# suoranaisesti



## Gavril

Häkkinen, _Nykysuomen etymologinen sanakirja_ 1235 (entry for _sählätä_):



> _sähly_ on muodostettu esim. mallin _hiihdellä : hiihtely_ mukaan, vaikka _sählätä_-verbistä ei suoranaisesti voikaan johtaa _y_-johtimista teonnimeä.



"[The word] _sähly_ is formed on the model of, e.g., _hiihdellä : hiihtely_, although one cannot [...] derive a verbal noun from the verb _sählätä_ with the formant -_y_."

What do you think would be a good translation of _suoranaisesti _in this case? My dictionary suggests “actual, real” as translations for _suoranainen_, but they don’t quite seem to fit here.

Hyvää iltapäivää


----------



## Grumpy Old Man

_Suoranaisesti_ is an adverb, so both your adjectives are automatically wrong. How about _actual*ly*?_


----------



## Hakro

I agree with GOM. Another possible translation for _suoranaisesti_ is "in fact".

But I disagree with Häkkinen:


> _sähly_ on muodostettu esim. mallin _hiihdellä : hiihtely_ mukaan


If it were so, it should have been _sähläillä : sähläily_. After all, _sähly_ is an artificial word that doesn't obey the rules of Finnish language. 
(It's not the only insanity in the Finnish sports vocabulary; the sports journalists' language is considered the second worst slang, after the jailhouse prisoners' language.)


----------



## Gavril

Grumpy Old Man said:


> _Suoranaisesti_ is an adverb, so both your adjectives are automatically wrong. How about _actual*ly*?_



I know that _suoranaisesti_ is an adverb, but the translation "actually" doesn't seem to fit the context either. In that case, Häkkinen would be saying that you can't "actually" do what she just admitted has been done.

Maybe "properly" (i.e., "according to standard grammatical conventions") would be a better translation of _suoranaisesti_ here?

Or maybe _ei ... voikaan_ in this context means "shouldn't be able to (according to standard grammatical conventions)"?

Let me know what you think.

Kiitos vielä kerran


----------



## Grumpy Old Man

Gavril said:


> I know that _suoranaisesti_ is an adverb, but the translation "actually" doesn't seem to fit the context either. In that case, Häkkinen would be saying that you can't "actually" do what she just admitted has been done.
> 
> Maybe "properly" (i.e., "according to standard grammatical conventions") would be a better translation of _suoranaisesti_ here?

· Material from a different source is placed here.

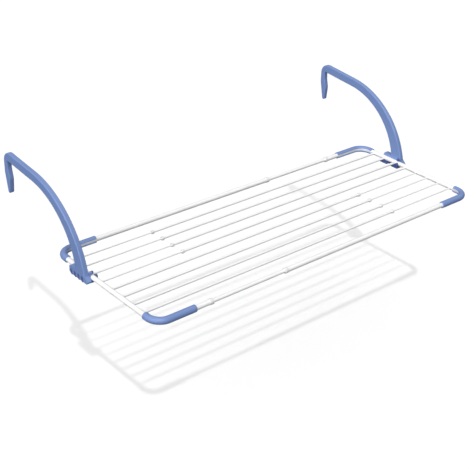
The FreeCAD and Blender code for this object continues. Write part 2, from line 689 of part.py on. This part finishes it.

Yes, you're right. _Properly_ is better.


----------



## akana

> What do you think would be a good translation of suoranaisesti in this case? My dictionary suggests “actual, real” as translations for suoranainen, but they don’t quite seem to fit here.



Perhaps "directly?" My dictionary (WSOY 2000, Suomi-Englanti-Suomi Sanakirja) also suggests "actual" and "real," but a look at the entry for "direct" in the English/Finnish section shows the following: "_*a direct result of something*_ suoranainen seuraus jstak."


----------



## Gavril

akana said:


> Perhaps "directly?" My dictionary (WSOY 2000, Suomi-Englanti-Suomi Sanakirja) also suggests "actual" and "real," but a look at the entry for "direct" in the English/Finnish section shows the following: "_*a direct result of something*_ suoranainen seuraus jstak."



"Directly" was my first thought, too, but so far, the only dictionary I've found that supports this translation is the one at sanakirja.org (which lists the meanings of _suoranainen_ as "1. downright, 2. direct").


----------



## sakvaka

_En nyt suoranaisesti tarkoittanut tuota, mutta voihan sen noinkin muotoilla._
_Tämä ei nyt suoranaisesti liity aiheeseen, mutta sanonpahan kuitenkin.
_
If we try to find a common definition, how about this:
suoranaisesti = 1) toisin kuin on ehkä annettu ymmärtää, 2) suoraan

I dislike the alternative 'actually, in fact' (_itse asiassa_), because that in my opinion conveys the idea of getting surprised at something or acting as an expert. With _suoranaisesti_ the hidden idea is 'it isn't as straightforward as it looks', I think. Do you find my tumble of thoughts understandable? Can other natives agree on it?


----------